I don’t know what finally tipped the scales… living a closeted life as a Republican on a presidential staff; failing at my first same-sex relationship; losing the love of my life to AIDS, facilitating easier deaths of scores, then hundreds of men as they succumbed to the savage, early years of the epidemic; struggling through jobless days in a move to Los Angeles as the ugly realities of the film business became familiar to me. Whatever was, ultimately, the catalyst; I began to numb myself, night after night, then afternoon after afternoon—seeking, if nothing else, the quickest, most painless way to get to tomorrow.
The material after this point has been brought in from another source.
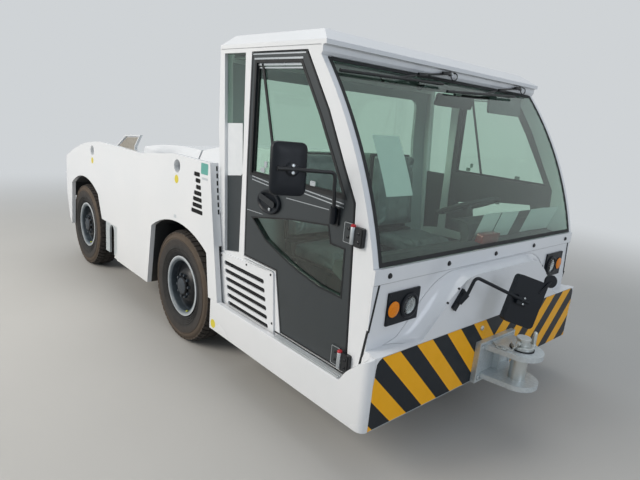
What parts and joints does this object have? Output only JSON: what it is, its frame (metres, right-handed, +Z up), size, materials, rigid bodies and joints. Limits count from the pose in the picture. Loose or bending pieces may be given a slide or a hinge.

Until, in the wee hours of Friday, December 7, 1991 when I took my last drink in a Silverlake Bar. It was probably beer; I really don’t remember. I remember bits and pieces; arriving, drinking, cruising, leaving, getting in my car and driving recklessly away, nicking the bumper of a car in an intersection (in the parlance of the law: hit-and-run), being chased, losing control of the car and awakening, hours later, having been cut from my car and brought into the ER with a lacerated face, dislocated hip (later replaced, twice), broken knee, and internal injuries that put me into the Intensive Care Unit for ten days of touch-and-go.
I got the hint.
This missive isn’t meant to warn against the dangers of alcohol. Rather, it is simply my story of how it went from something fun to something else, entirely. December 7, 1991 is my Pearl Harbor, my Waterloo—the moment in which I saw that I would likely be better off, not drinking. So, I don’t.
Fortunately, I have no problem being around alcohol. I still love the smell of a good, red wine; smile at the sharp, juniper-berry scent of good gin, sometimes think of how refreshing a light pilsner used to be on a hot day. However, I find I do not yearn for any of this. It has been one of the easiest things I’ve ever done.
Were I to apply this discipline to the gym, I’d be a walking god.
This is what came to mind when I was approached to write about My First Drink. It’s funny how remember my first one, but I don’t remember my last.